The driver of the Dodge, Cynthia Woodson, 24, a corrections officer in Eden, had been traveling south on Schwertner Road and pulled in front of the bus, which was traveling east on Farm-to-Market Road 2105.

Baxter said Woodson told law enforcement officers she didn’t think the bus was going as fast as it was. She suffered incapacitating injuries and was taken to Shannon, Baxter said.

After the crash, in the overturned Grape Creek Baptist Church bus, Kayli crawled out of the back emergency exit.

“I lost my shoe,” she told Ashlyn Crimm, looking down at her single flipflop. Crimm had been in a van traveling to the same church camp in Brownwood where Kayli and the bus were headed.

“It was terrible,” Crimm said. She called for help when she noticed the crushed white Caliber just off the road and then the bus, about 200 feet off the road in a cornfield.

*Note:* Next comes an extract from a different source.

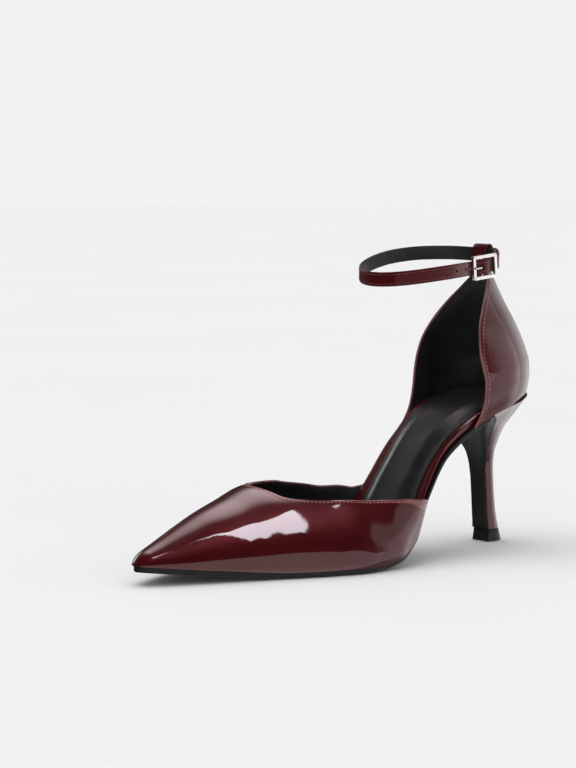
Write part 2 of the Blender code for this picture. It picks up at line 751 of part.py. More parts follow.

Soon after the crash, dozens of parents were at the crash site, intermingling with investigating law enforcement officials. “My gut reaction was, ‘I’ve got to get there,’” said Kayli’s father, Jeremy Deremo. “I’m very relieved the injuries were as slight as they were.”

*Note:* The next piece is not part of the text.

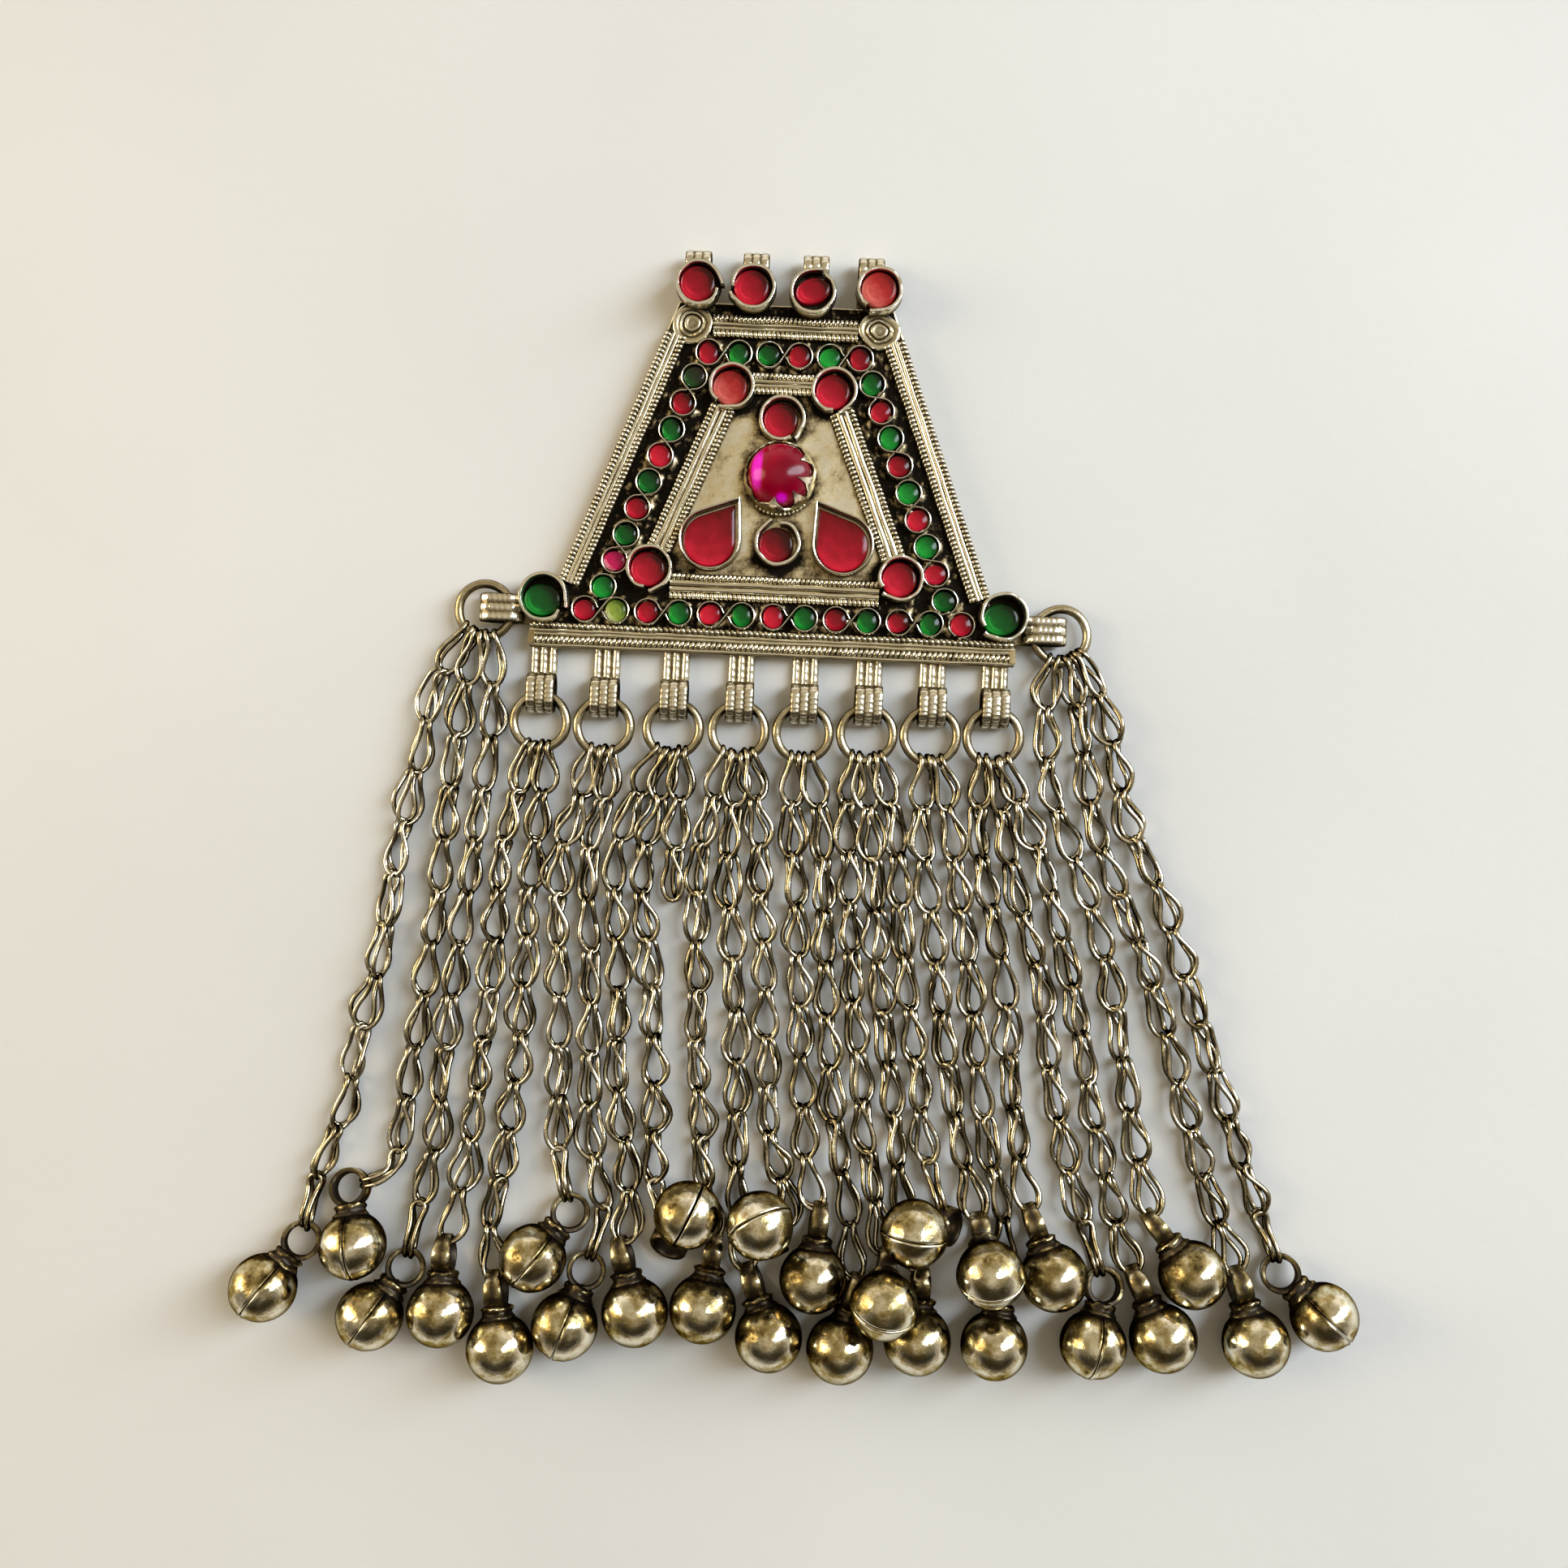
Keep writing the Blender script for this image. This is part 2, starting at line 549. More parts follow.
def make_sheet():
    """The sheet: a field inside the inner frame, and a dark channel with solder round it."""
    shape = Shape()
    step = 0.3
    rows = int(PLATE_H / step) + 1
    columns = int(2 * BOTTOM_HALF / step) + 1
    ys = np.linspace(PLATE_Y, PLATE_Y + PLATE_H, rows)
    x = np.linspace(-1, 1, columns)[None, :] * half_width(ys)[:, None]
    y = np.repeat(ys[:, None], columns, 1)
    low_half = 21
    top_half = 9.3
    frame_half = low_half - (y - FRAME_BOTTOM_Y) * (low_half - top_half) / (FRAME_TOP_Y - FRAME_BOTTOM_Y)
    inside = (y - FRAME_BOTTOM_Y) * (FRAME_TOP_Y - y) > 0
    field = (inside & (np.abs(x) < frame_half)).astype(float)
    rough = waves(x, y, 1.6, 5) * 0.5 + waves(x, y, 0.9, 9) * 0.5
    solder = np.zeros_like(x)
    for k, (bx, by) in enumerate(BORDER):
        away = np.clip(np.hypot(x - bx, y - by) - BORDER_R, 0, 9)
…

Jeremy Deremo said the most common question the children were asking was when they would be able to go to the Brownwood church camp.

The school-type bus didn’t have seat belts, Baxter said.

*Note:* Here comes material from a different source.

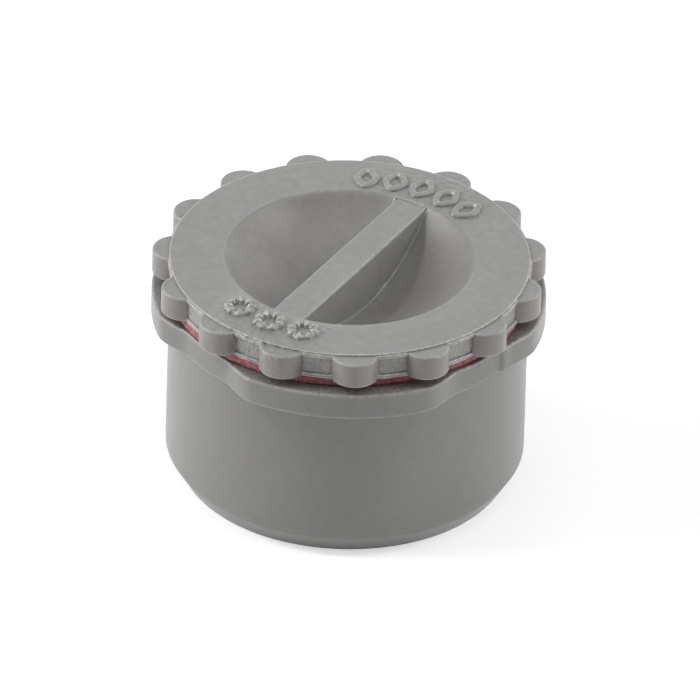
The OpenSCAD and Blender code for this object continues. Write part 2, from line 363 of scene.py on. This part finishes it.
capPlastic = greyPlastic("capPlastic", {
    **plasticSet, "seed": 3.7, "mottle": 0.06, "cloud": 0.07, "edgeReach": 0.45 * mm,
    "edgeOpen": (0.95, 0.74), "crevice": 1.2 * mm},
    panels=panelSet, stirred=stirSet, dishShade=dishSet, handled=lugSet)
# Raised marks get a paler painted highlight on their edges and darker painted shade in their pits
markPlastic = greyPlastic("markPlastic", {
    **plasticSet, "seed": 5.1, "roughness": 0.2, "ripple": 0.5 * mm,
    "rippleNoise": (900.0, 2.0, 0.5), "gloss": 0.7, "glint": (0.9, 0.88, 0.86),
    "edgeReach": 0.5 * mm, "crevice": 1.1 * mm, "cornerShade": 0.7})


# Red rubber of the seal
rubberSet = {
    "colour": (0.36, 0.10, 0.115),
    "dust": (0.50, 0.25, 0.26),
    "dustEnds": (0.45, 0.65),  # where in the noise of the pores dust starts, and where it is full
    "roughness": 0.8,
    "grain": 0.16 * mm,
    "poreNoise": (2000.0, 3.0, 0.5),
    # shade painted close to neighbouring parts: how far it reaches, where it is full and ends, and
    # how dark
    "crevice": 1.2 * mm,
    "creviceOpen": (0.3, 0.9),
    "cornerShade": 0.35,
}


def redRubber(name, values):
    # Dull red, paler where noise marks dust in its pores, with shade painted darker close to its
    # neighbours
    made, tree = newMaterial(name)
    coord = addNode(tree, "ShaderNodeTexCoord")
    pores = noise(tree, coord.outputs["Object"], values["poreNoise"])
    dusty = ranged(tree, pores, *values["dustEnds"], 0.0, 1.0)
    red = mixed(tree, dusty, values["colour"], values["dust"])
    # Shade painted darker close to neighbouring parts
    sky = addNode(tree, "ShaderNodeAmbientOcclusion", {"Distance": values["crevice"]},
                  samples=raySet["corner"])
    shade = ranged(tree, sky.outputs["AO"], *values["creviceOpen"], 1 - values["cornerShade"], 1.0)
    colour = scaled(tree, red, shade)
    bump = addNode(tree, "ShaderNodeBump", {"Height": pores, "Distance": values["grain"]})
    shader = addNode(tree, "ShaderNodeBsdfPrincipled", {
        "Base Color": colour, "Roughness": values["roughness"], "Normal": bump.outputs["Normal"]})
    addNode(tree, "ShaderNodeOutputMaterial", {"Surface": shader.outputs["BSDF"]})
    return made


sealRubber = redRubber("sealRubber", rubberSet)
print("materials made")


# The CAD nodes' finish: smooth faces, crisp edges
finishSet = {
    "crispAngle": 40.0,  # degrees, past which an edge stays sharp
    "mergeDistance": 0.002 * mm,
    "evenWeight": 60,  # 50 is neutral, and above it larger faces count for more
}


def smoothGroup(values):
    # Merges the loose triangles, shades every face smooth and keeps edges sharp past an angle
    group = bpy.data.node_groups.new("smoothSkin", "GeometryNodeTree")
    group.interface.new_socket("Geometry", in_out="INPUT", socket_type="NodeSocketGeometry")
    group.interface.new_socket("Geometry", in_out="OUTPUT", socket_type="NodeSocketGeometry")
    source = addNode(group, "NodeGroupInput")
    merged = addNode(group, "GeometryNodeMergeByDistance", {
        "Geometry": source.outputs[0], "Distance": values["mergeDistance"]})
    faces = addNode(group, "GeometryNodeSetShadeSmooth", {
        "Geometry": merged.outputs[0], "Shade Smooth": True})
    angle = addNode(group, "GeometryNodeInputMeshEdgeAngle").outputs["Unsigned Angle"]
    crisp = maths(group, "GREATER_THAN", angle, math.radians(values["crispAngle"]))
    edges = addNode(group, "GeometryNodeSetShadeSmooth", {
        "Geometry": faces.outputs[0], "Selection": crisp, "Shade Smooth": False}, domain="EDGE")
    addNode(group, "NodeGroupOutput", {0: edges.outputs[0]})
    return group


def finishNode(node, group, material, values):
    # The smooth skin, then shading that leans towards the larger faces at each corner
    skin = node.modifiers.new("smoothSkin", "NODES")
    skin.node_group = group
    even = node.modifiers.new("evenNormals", "WEIGHTED_NORMAL")
    even.keep_sharp = True
    even.weight = values["evenWeight"]
    node.data.materials.clear()
    node.data.materials.append(material)


skinGroup = smoothGroup(finishSet)
finishNode(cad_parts["spigot_body"], skinGroup, bodyPlastic, finishSet)
finishNode(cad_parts["screw_cap"], skinGroup, capPlastic, finishSet)
print("CAD nodes finished")


# The seal, a flat rubber ring with a rough outer edge
sealSet = {
    "around": 900,
    "across": 40,
    "square": 7.0,  # higher is squarer
    "bulge": 0.12 * mm,  # how far the clamped rubber swells outwards
    "rough": 0.1 * mm,
    "slowWave": 0.08 * mm,
    "waves": (3, 7, 12, 23),  # how many of each slow wave go round
    "waveShift": 6,  # radians, the most that a wave is shifted by
    "hollows": (  # where the outer edge lies back: angle, spread and depth
        (240.0, 36.0, 0.75 * mm),
        (288.0, 15.0, 0.7 * mm),
    ),
    "seed": 5,
}


def rounded(wave, power):
    # A sine or cosine, raised to a power with its sign kept
    return np.sign(wave) * np.abs(wave) ** power


def sealRing(values):
    # A superellipse section goes once around the axis. Its reach swells a little at half
    # height and is roughened by seeded noise, more at the outer edge than inside, and it
    # falls back by bell curves of the angle where the clamped ring sits in.
    turn = np.linspace(0, 2 * np.pi, values["around"], endpoint=False)[:, None]
    lap = np.linspace(0, 2 * np.pi, values["across"], endpoint=False)[None, :]
    out, up = (rounded(wave, 2 / values["square"]) for wave in (np.cos(lap), np.sin(lap)))
    draws = np.random.default_rng(values["seed"])
    grit = draws.normal(size=(values["around"], values["across"]))
    grit = (grit + np.roll(grit, 1, 0) + np.roll(grit, 1, 1)) / 3
    slow = sum(np.sin(k * turn + draws.uniform(0, values["waveShift"])) for k in values["waves"])
    slow = slow / len(values["waves"])
    outer = np.clip(out, 0, 1) ** 2
    middle, half = (sealOuter + sealInner) / 2, (sealOuter - sealInner) / 2
    reach = middle + out * half + outer * (values["bulge"] * (1 - up ** 2) - values["rough"])
    reach = reach + outer * (values["rough"] * grit + values["slowWave"] * (slow - 1))
    for angle, spread, depth in values["hollows"]:
        away = (np.degrees(turn) - angle) / spread
        reach = reach - outer * depth * np.exp(-away ** 2)
    height = (sealLow + sealHigh) / 2 + up * (sealHigh - sealLow) / 2
    points = np.stack([reach * np.cos(turn), reach * np.sin(turn), height + 0 * turn], -1)
    return points.reshape(-1, 3), closedGrid(values["around"], values["across"])


seal = newPiece("sealRing", *sealRing(sealSet), "seal", "seal_rubber", sealRubber)
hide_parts("sealing_ring")
print("seal built")


# Raised marks on the cap: plain ornaments
markSet = {  # height of a raised line, half its width, and where the row stands on the face
    "lozenges": {"height": 0.8 * mm, "stroke": 0.85 * mm, "reach": 33.4 * mm,
                 "angles": (24, 12.5, 1, -10.5, -22), "size": (3.2 * mm, 2.25 * mm)},
    "rosettes": {"height": 1.05 * mm, "stroke": 0.98 * mm, "reach": 33.5 * mm,
                 "angles": (162.5, 177.5, 192), "size": (2.65 * mm, 2.7 * mm)},
    "dome": 0.7,  # lower is fuller, and 1 is half round
    "sunk": 0.1 * mm,
    "sunkBelow": -0.1,  # sine of the section's angle, below which it lies in the face
    "along": 160,
    "across": 16,
    "corner": 1.5,  # how pointed a lozenge is: 1 is an oval, 2 is straight-sided
    "beads": 8,  # swellings round a rosette
    "beadSwell": 0.28,
    "beadMiddle": 0.3,  # share of the swell by which the whole ring is thinner
}


def raisedLoop(line, swell, row, values):
    # A closed line in the plane, given as complex numbers, carries a domed section: it
    # spreads along the line's normal and rises to the mark's height, both times the swell at
    # that point of the line, with a flat sunk foot.
    ahead = np.roll(line, -1) - np.roll(line, 1)
    normal = -1j * ahead / np.abs(ahead)
    lap = np.linspace(0, 2 * np.pi, values["across"], endpoint=False)[None, :]
    spread = np.cos(lap) * row["stroke"] * swell[:, None]
    dome = np.abs(np.sin(lap)) ** values["dome"]
    rise = np.where(np.sin(lap) > 0, dome * row["height"], 0) * swell[:, None]
    rise = rise - values["sunk"] * (np.sin(lap) < values["sunkBelow"])
    flat = line[:, None] + normal[:, None] * spread
    points = np.stack([flat.real, flat.imag, capTop + rise], -1).reshape(-1, 3)
    return points, closedGrid(len(line), values["across"])


def markRow(row, outline, swell, values):
    # One closed outline of unit size, sized and set on the cap's face at each angle of its row
    local = row["reach"] + outline.real * row["size"][0] + 1j * outline.imag * row["size"][1]
    return [raisedLoop(local * np.exp(1j * math.radians(angle)), swell, row, values)
            for angle in row["angles"]]


def markRows(values):
    # Lozenges have corners rounded by a power of sine and cosine. Rosettes are rings that
    # swell and shrink like a string of beads.
    t = np.linspace(0, 2 * np.pi, values["along"], endpoint=False)
    lozenge = rounded(np.cos(t), values["corner"]) + 1j * rounded(np.sin(t), values["corner"])
    beaded = 1 + values["beadSwell"] * (np.cos(values["beads"] * t) - values["beadMiddle"])
    return (markRow(values["lozenges"], lozenge, 1 + 0 * t, values),
            markRow(values["rosettes"], np.exp(1j * t), beaded, values))


def joinParts(parts):
    # Several sets of points and faces as one, with the faces' numbers shifted
    shifts = np.cumsum([0] + [len(points) for points, _ in parts[:-1]])
    faces = [faces + shift for (_, faces), shift in zip(parts, shifts)]
    return np.concatenate([points for points, _ in parts]), np.concatenate(faces)


backRow, frontRow = markRows(markSet)
newPiece("backMarks", *joinParts(backRow), "cap", "cap_plastic", capPlastic)
newPiece("frontMarks", *joinParts(frontRow), "cap", "cap_plastic", markPlastic)
print("raised marks built")


# Floor and light
stageSet = {
    "floorSize": 6.0,
    "floorColour": (0.93, 0.93, 0.93),
    "floorRoughness": 0.9,
    "floorGloss": 0.1,
    "floorShown": 0.46,  # added for the camera alone, so that the floor shows white
    "floorInside": 37 * mm,  # not added nearer the axis than this, down in the open pipe
    "worldLevel": 0.0,  # light that the white world casts
    "lampAim": 30 * mm,  # height on the axis that every lamp looks at
}
lampSet = {  # place is in the camera's own turn: x to its right, y away from it, z up
    "topLamp": {"place": (0.0, 0.0, 1.7), "size": 1.4, "power": 8.3},
    "frontLamp": {"place": (0.3, -1.6, 0.9), "size": 0.8, "power": 2.0},
    "leftLamp": {"place": (-1.7, 0.1, 0.6), "size": 1.1, "power": 18.4},
    "rightLamp": {"place": (1.7, 0.0, 0.6), "size": 1.1, "power": 11.9},
    "rightBackLamp": {"place": (1.3, 1.1, 0.6), "size": 1.1, "power": 3.0},
    "backLamp": {"place": (0.0, 1.8, 0.5), "size": 1.0, "power": 2.0},
    "topLeftLamp": {"place": (-1.2, 0.0, 1.3), "size": 0.32, "power": 7.0},
    "topRightLamp": {"place": (1.2, 0.0, 1.3), "size": 0.32, "power": 4.1},
}


def shownRays(tree):
    # 1 where the camera looks, directly or in a mirror or glass, and 0 for light that is cast
    path = addNode(tree, "ShaderNodeLightPath").outputs
    direct = maths(tree, "MAXIMUM", path["Is Camera Ray"], path["Is Glossy Ray"])
    return maths(tree, "MAXIMUM", direct, path["Is Transmission Ray"])


def buildFloor(values):
    # A level square, drawn from its four corners
    half = values["floorSize"] / 2
    corners = np.array([[-1, -1, 0], [1, -1, 0], [1, 1, 0], [-1, 1, 0]], float) * [half, half, 1]
    mesh = bpy.data.meshes.new("floor")
    mesh.from_pydata(corners.tolist(), [], [(0, 1, 2, 3)])
    floor = bpy.data.objects.new("floor", mesh)
    scene.collection.objects.link(floor)
    made, tree = newMaterial("paleFloor")
    coord = addNode(tree, "ShaderNodeTexCoord")
    reach = addNode(tree, "ShaderNodeVectorMath", {0: coord.outputs["Object"]}, operation="LENGTH")
    outside = maths(tree, "GREATER_THAN", reach.outputs["Value"], values["floorInside"])
    shown = times(tree, times(tree, shownRays(tree), outside), values["floorShown"])
    shader = addNode(tree, "ShaderNodeBsdfPrincipled", {
        "Base Color": (*values["floorColour"], 1), "Roughness": values["floorRoughness"],
        "Specular IOR Level": values["floorGloss"],
        "Emission Color": (1, 1, 1, 1), "Emission Strength": shown})
    addNode(tree, "ShaderNodeOutputMaterial", {"Surface": shader.outputs["BSDF"]})
    mesh.materials.append(made)


def addLamps(lamps, azimuth, aimHeight):
    # Square lamps, turned about the axis with the camera, that look at one height on it
    turn = Matrix.Rotation(math.radians(azimuth), 4, "Z")
    for name, values in lamps.items():
        data = bpy.data.lights.new(name, "AREA")
        data.shape = "SQUARE"
        data.size = values["size"]
        data.energy = values["power"]
        lamp = bpy.data.objects.new(name, data)
        place = turn @ Vector(values["place"])
        aim = Vector((0, 0, aimHeight)) - place
        facing = aim.to_track_quat("-Z", "Y").to_matrix().to_4x4()
        lamp.matrix_world = Matrix.Translation(place) @ facing
        scene.collection.objects.link(lamp)


def buildWorld(level):
    # White where the camera looks, and as bright as the level for light that is cast
    world = bpy.data.worlds.new("studio")
    world.use_nodes = True
    tree = world.node_tree
    tree.nodes.clear()
    strength = ranged(tree, shownRays(tree), 0.0, 1.0, level, 1.0)
    back = addNode(tree, "ShaderNodeBackground", {"Color": (1, 1, 1, 1), "Strength": strength})
    addNode(tree, "ShaderNodeOutputWorld", {"Surface": back.outputs["Background"]})
    scene.world = world


buildFloor(stageSet)
addLamps(lampSet, cameraSet["azimuth"], stageSet["lampAim"])
buildWorld(stageSet["worldLevel"])
scene.view_settings.view_transform = "Standard"
print("floor, lamps and world placed")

School buses typically are among the safest forms of automobile transportation, Baxter said, accounting for less than 1 percent of traffic accidents.

“There is really no good crash,” Baxter said, but anytime people can walk away with minor injuries “is a blessing,” he said.

The crash is under investigation. Woodson was cited for failure to yield right of way at a stop sign, a DPS release states.